- **STATED PROBLEM**
Reproduce each line exactly, including spacing and punctuation.

********************

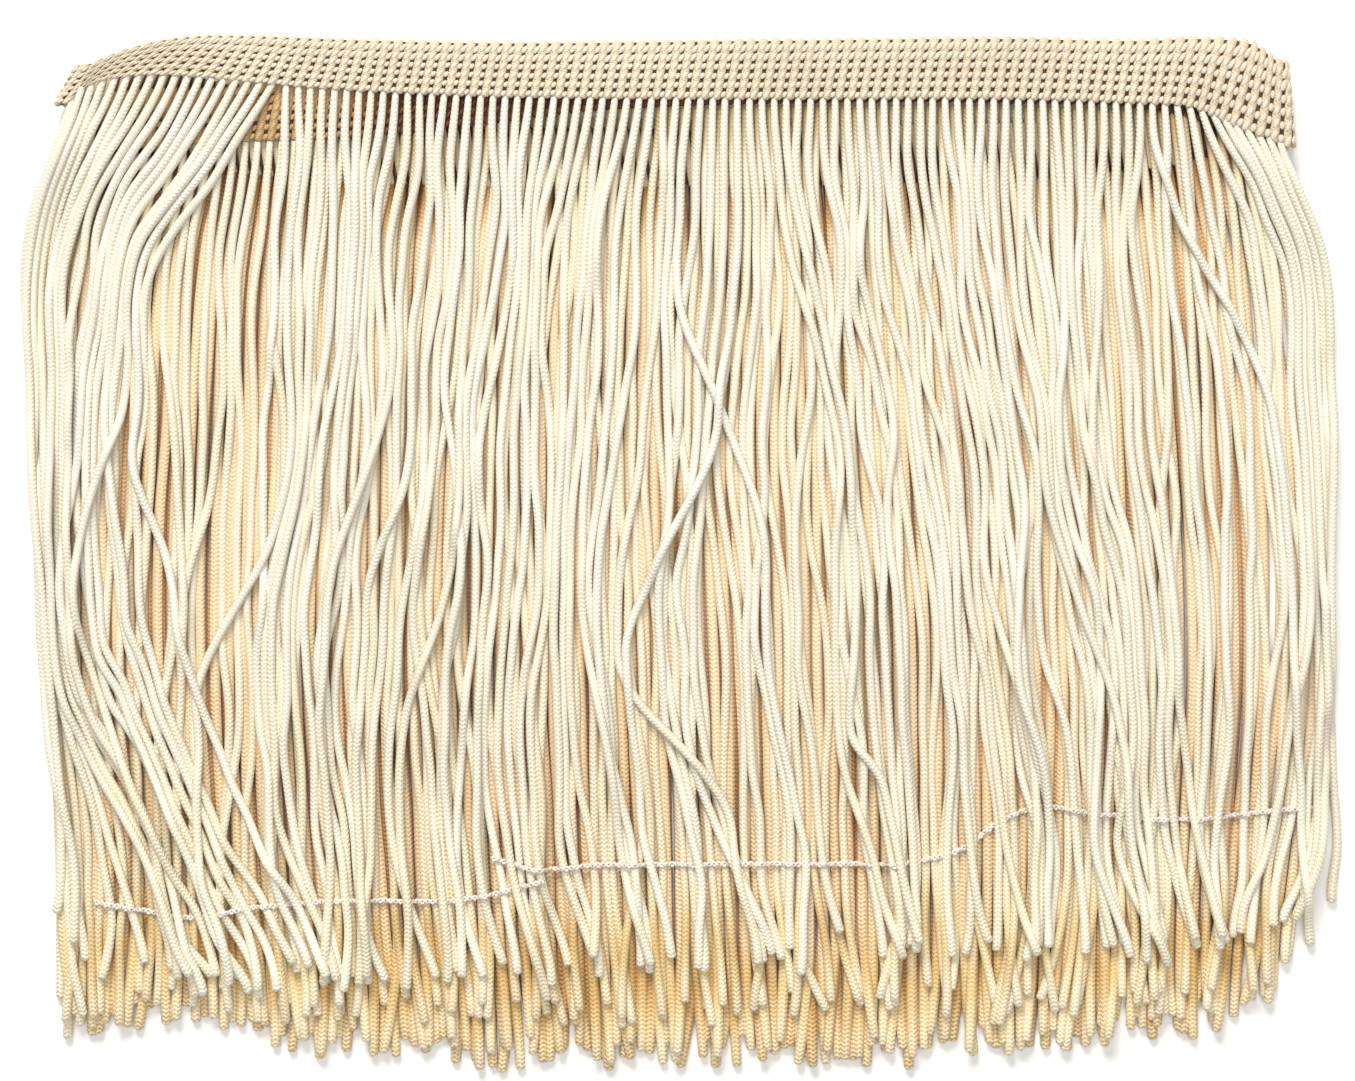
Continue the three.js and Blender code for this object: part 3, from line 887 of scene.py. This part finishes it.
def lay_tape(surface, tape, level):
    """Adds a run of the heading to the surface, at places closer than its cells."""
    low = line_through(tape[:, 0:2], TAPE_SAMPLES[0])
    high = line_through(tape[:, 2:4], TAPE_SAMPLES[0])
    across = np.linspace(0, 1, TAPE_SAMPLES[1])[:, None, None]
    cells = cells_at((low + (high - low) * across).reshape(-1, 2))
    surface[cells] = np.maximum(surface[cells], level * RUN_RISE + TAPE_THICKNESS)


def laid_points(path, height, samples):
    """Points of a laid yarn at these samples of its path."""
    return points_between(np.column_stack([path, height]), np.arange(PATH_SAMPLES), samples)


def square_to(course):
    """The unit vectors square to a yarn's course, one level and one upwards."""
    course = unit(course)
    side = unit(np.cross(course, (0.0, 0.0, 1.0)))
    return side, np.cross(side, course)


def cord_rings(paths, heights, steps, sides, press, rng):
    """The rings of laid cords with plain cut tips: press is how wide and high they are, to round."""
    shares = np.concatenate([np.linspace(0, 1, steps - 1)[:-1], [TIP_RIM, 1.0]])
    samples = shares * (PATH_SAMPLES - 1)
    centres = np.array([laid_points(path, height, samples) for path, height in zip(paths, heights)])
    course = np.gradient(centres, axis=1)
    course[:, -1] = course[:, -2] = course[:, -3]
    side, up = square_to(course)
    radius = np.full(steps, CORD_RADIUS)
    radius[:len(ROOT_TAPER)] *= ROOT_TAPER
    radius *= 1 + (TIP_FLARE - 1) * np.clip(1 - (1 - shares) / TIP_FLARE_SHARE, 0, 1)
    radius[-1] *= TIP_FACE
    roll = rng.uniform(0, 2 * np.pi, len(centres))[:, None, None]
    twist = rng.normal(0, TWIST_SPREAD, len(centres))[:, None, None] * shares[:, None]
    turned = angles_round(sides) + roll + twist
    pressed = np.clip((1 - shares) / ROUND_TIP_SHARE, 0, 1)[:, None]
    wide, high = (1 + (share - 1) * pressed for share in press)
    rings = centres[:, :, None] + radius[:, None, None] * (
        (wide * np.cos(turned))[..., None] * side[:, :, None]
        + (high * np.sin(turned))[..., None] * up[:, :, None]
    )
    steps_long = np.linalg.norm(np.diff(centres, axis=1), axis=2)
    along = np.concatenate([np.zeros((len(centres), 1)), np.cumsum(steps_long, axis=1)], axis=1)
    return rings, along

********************

- **SOLUTION FOR THIS TASK**
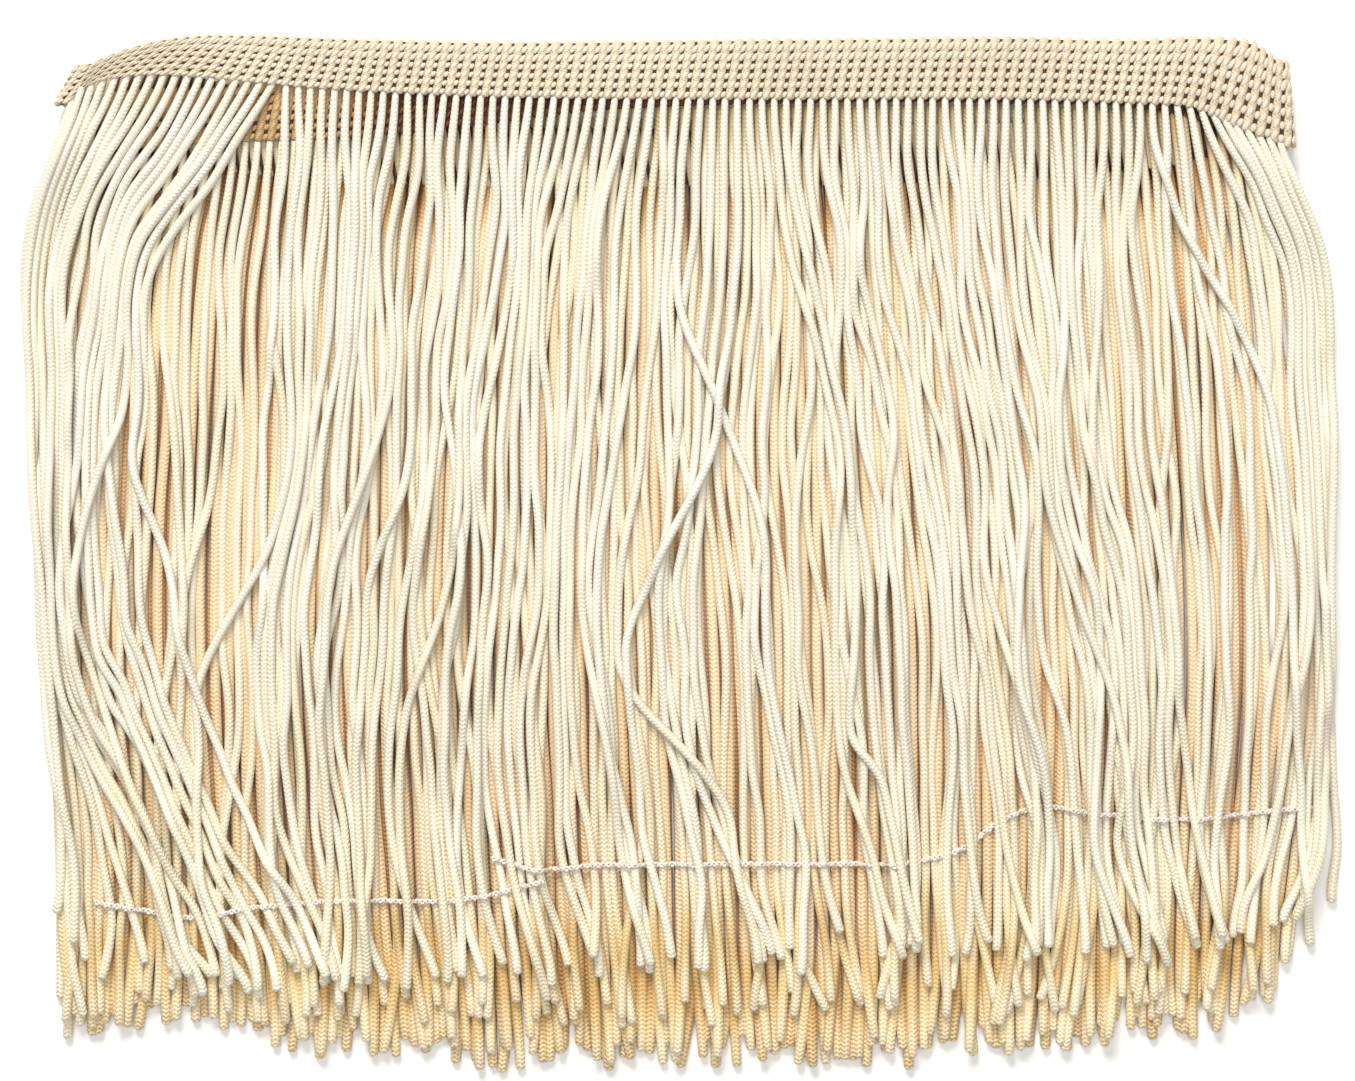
Continue the three.js and Blender code for this object: part 3, from line 887 of scene.py. This part finishes it.
def lay_tape(surface, tape, level):
    """Adds a run of the heading to the surface, at places closer than its cells."""
    low = line_through(tape[:, 0:2], TAPE_SAMPLES[0])
    high = line_through(tape[:, 2:4], TAPE_SAMPLES[0])
    across = np.linspace(0, 1, TAPE_SAMPLES[1])[:, None, None]
    cells = cells_at((low + (high - low) * across).reshape(-1, 2))
    surface[cells] = np.maximum(surface[cells], level * RUN_RISE + TAPE_THICKNESS)


def laid_points(path, height, samples):
    """Points of a laid yarn at these samples of its path."""
    return points_between(np.column_stack([path, height]), np.arange(PATH_SAMPLES), samples)


def square_to(course):
    """The unit vectors square to a yarn's course, one level and one upwards."""
    course = unit(course)
    side = unit(np.cross(course, (0.0, 0.0, 1.0)))
    return side, np.cross(side, course)


def cord_rings(paths, heights, steps, sides, press, rng):
    """The rings of laid cords with plain cut tips: press is how wide and high they are, to round."""
    shares = np.concatenate([np.linspace(0, 1, steps - 1)[:-1], [TIP_RIM, 1.0]])
    samples = shares * (PATH_SAMPLES - 1)
    centres = np.array([laid_points(path, height, samples) for path, height in zip(paths, heights)])
    course = np.gradient(centres, axis=1)
    course[:, -1] = course[:, -2] = course[:, -3]
    side, up = square_to(course)
    radius = np.full(steps, CORD_RADIUS)
    radius[:len(ROOT_TAPER)] *= ROOT_TAPER
    radius *= 1 + (TIP_FLARE - 1) * np.clip(1 - (1 - shares) / TIP_FLARE_SHARE, 0, 1)
    radius[-1] *= TIP_FACE
    roll = rng.uniform(0, 2 * np.pi, len(centres))[:, None, None]
    twist = rng.normal(0, TWIST_SPREAD, len(centres))[:, None, None] * shares[:, None]
    turned = angles_round(sides) + roll + twist
    pressed = np.clip((1 - shares) / ROUND_TIP_SHARE, 0, 1)[:, None]
    wide, high = (1 + (share - 1) * pressed for share in press)
    rings = centres[:, :, None] + radius[:, None, None] * (
        (wide * np.cos(turned))[..., None] * side[:, :, None]
        + (high * np.sin(turned))[..., None] * up[:, :, None]
    )
    steps_long = np.linalg.norm(np.diff(centres, axis=1), axis=2)
    along = np.concatenate([np.zeros((len(centres), 1)), np.cumsum(steps_long, axis=1)], axis=1)
    return rings, along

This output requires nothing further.